Kuwait, however, has a surprisingly robust environmental policy thanks to the so-called “Environmental Protection Law” which was unanimously agreed upon in 2014.
It clearly lays out how the Kuwaiti government plan to protect the environment including, for example, guidance on reducing fossil fuel emissions and increasing energy efficiency through the promotion of green building initiatives.
However unlike many other countries, where many of these policies are seen more as “guidelines” than a strict rule book, Kuwait has recently gone on record about just how seriously they plan to take breaches of these policies.
While few residents, either nationals or expats, can likely have too much of an impact on the wider problems, there are issues which can affect every individual. For example Kuwait aims to protect its wild places vigorously and takes no prisoners when individuals or companies are found to have damaged such areas.
But it’s not just the wilderness; legislation also covers urban environments, and it is here that individuals could fall foul without too many difficulties. Take, for example, public parks and other sources of greenery around Kuwait’s beautiful cities. It is deemed illegal to uproot or cut down any plant matter planted for the enjoyment of all. This includes grass, seasonal flowers and other sources of foliage.
Littering is also greatly frowned upon by the government, with considerable fines on the cards for those caught dropping empty food wrappers, drinks cans and the like. Even fruits and vegetables – which should biodegrade swiftly – are considered unacceptable forms of litter in Kuwait.
That said, one eagle-eyed reader was kind enough to point out that while there may be penalties in place, littering is still rife, for example along the Al Corniche beach front at weekends.
Let’s hope that the new rules dissuade at least a few people from unnecessarily dropping litter.
In essence the rules boil down to the avoidance of pollution and/or causing harm to others.

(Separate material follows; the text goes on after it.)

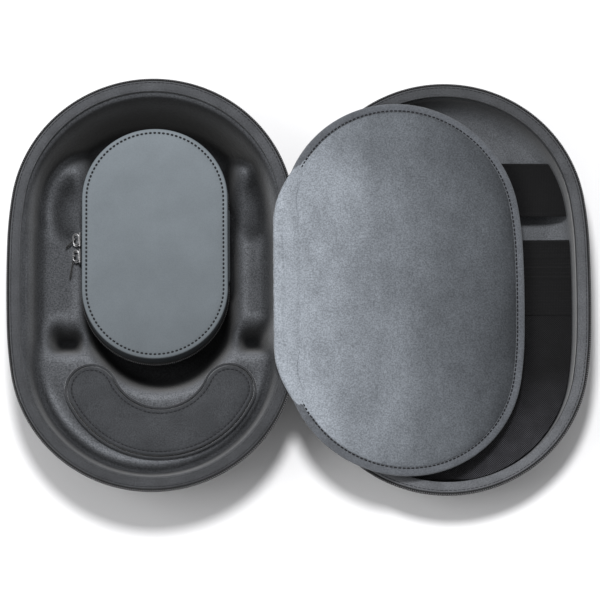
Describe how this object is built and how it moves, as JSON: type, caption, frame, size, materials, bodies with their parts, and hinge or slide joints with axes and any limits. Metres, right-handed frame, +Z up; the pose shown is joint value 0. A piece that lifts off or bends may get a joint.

Kuwaiti nationals caught breaking these rules are taken to court, and if found guilty may end up having to pay a significant fine or spend time in prison. For expats, however, the end result could be far more serious.
Ministry of the Interior Undersecretary Lieutenant General Sulaiman Fahad Al-Fahad recently stated that police officers have been taking “decisive steps” against those caught violating the law. For expats, while jail time may still be on the cards the alternative could be deportation.
Lieutenant Al-Fahad also disclosed that the authorities will not hesitate to “name and shame” those caught breaking the law. This policy can include the publication of names and photographs of the perpetrators, as well as details on exactly what penalties where levied against them for their actions.
While some authorities claim that being deported for dropping an apple core could be regarded as an extreme measure, others highlight just how seriously the Kuwaiti government is taking those who pollute the environment or endanger the lives of others. Thanks to these new laws Kuwait should continue to remain as clean, picturesque and pleasant as ever.